*Exercise:* Determine how many lines in the data below contain "materials" and write only that number.

************

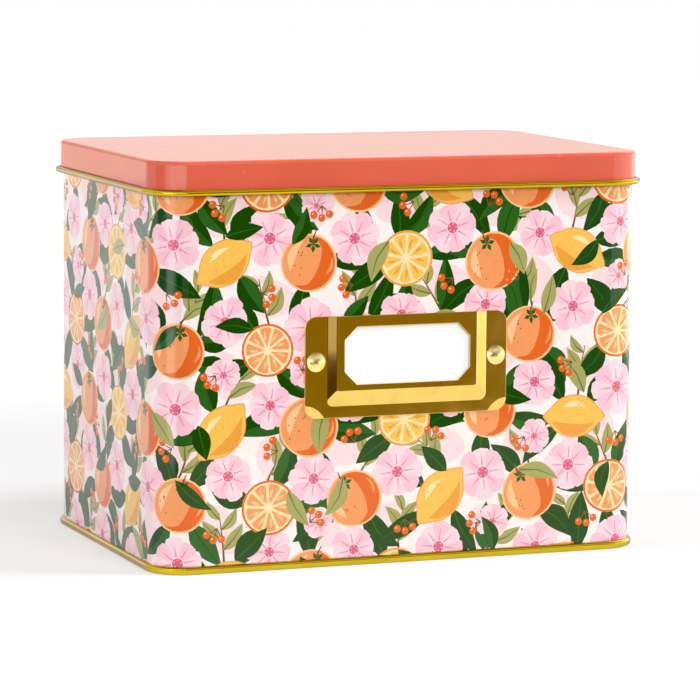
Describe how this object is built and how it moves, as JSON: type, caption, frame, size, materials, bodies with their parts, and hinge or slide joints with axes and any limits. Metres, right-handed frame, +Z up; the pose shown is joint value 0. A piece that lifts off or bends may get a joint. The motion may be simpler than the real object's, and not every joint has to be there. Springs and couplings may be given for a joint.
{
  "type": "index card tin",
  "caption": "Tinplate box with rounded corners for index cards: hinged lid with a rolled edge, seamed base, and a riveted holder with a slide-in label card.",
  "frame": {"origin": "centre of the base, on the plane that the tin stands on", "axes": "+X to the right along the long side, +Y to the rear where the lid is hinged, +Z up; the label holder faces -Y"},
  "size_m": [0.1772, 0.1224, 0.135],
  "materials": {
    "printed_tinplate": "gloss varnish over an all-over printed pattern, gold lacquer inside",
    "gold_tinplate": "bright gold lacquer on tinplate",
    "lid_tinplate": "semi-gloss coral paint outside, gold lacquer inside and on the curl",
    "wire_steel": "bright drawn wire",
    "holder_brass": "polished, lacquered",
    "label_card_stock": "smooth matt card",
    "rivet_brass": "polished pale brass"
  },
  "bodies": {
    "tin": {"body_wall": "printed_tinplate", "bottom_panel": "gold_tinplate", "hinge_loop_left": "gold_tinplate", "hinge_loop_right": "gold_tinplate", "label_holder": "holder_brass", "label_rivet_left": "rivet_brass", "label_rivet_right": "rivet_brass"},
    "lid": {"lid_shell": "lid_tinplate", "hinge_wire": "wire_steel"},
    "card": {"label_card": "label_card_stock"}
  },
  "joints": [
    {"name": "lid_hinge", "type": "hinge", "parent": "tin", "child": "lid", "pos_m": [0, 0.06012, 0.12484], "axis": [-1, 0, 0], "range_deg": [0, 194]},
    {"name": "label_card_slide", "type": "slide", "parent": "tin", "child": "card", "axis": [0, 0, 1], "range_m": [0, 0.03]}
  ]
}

************

*Result for this exercise:* 2